History Note. The name Chula Vista comes from chula, a Mexican word meaning ‘pretty’ or ‘attractive,’ and the Spanish word for ‘view.’ The town was laid out and named by the San Diego Land and Town Company in 1888.

The six-acre Bayside Park itself was dedicated on November 19, 1982. An expansion adding three additional acres of parkland and beach was completed in 1987.

Bayside Park Pier Facts

 Hours: The park is open from 6:30 A.M. till 10:30 P.M.

Facilities: The park features picnic areas, game tables, open space for play and biking and walking paths. Restrooms are near the entrance to the pier. Free parking is adjacent in the landscaped park parking lot. The Chula Vista RV Park is east of the park behind the fence that surrounds the park.

Handicapped Facilities: Handicapped parking (2 marked stalls) and restrooms. The pier surface is cement, the rail height is 43 inches and it is posted for handicapped.

 Location: X33.654959222951774 N. Latitude, 118.004150390625 W. Longitude

 How To Get There: From I-5 take the J Street off ramp and go west. Take J Street to Tidelands Ave., turn right. Take Tidelands to Sandpiper Way, turn right. Take Sandpiper to Bayside Parkway, turn left and follow the road to the park.

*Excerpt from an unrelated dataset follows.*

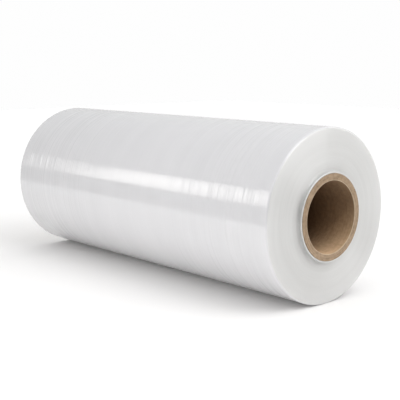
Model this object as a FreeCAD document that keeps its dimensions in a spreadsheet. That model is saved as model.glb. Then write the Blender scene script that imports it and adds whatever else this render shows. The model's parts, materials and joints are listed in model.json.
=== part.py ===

Management: City of Chula Vista.

 

 

2 Responses

  1. I Fish the J Street Pier often usually catch multiple small spotted Bay Bass with most between 8 and 10 inches long its pretty rare to catch a bass of legal size here today i caught a 31 inch Halibut on top water at dead low tide

  2. I got 23 bass the other day on artificials easy… can be great at times, also can be horrible. Fished there today and was the only one on the whole pier who got anything.. little 10 inch bass.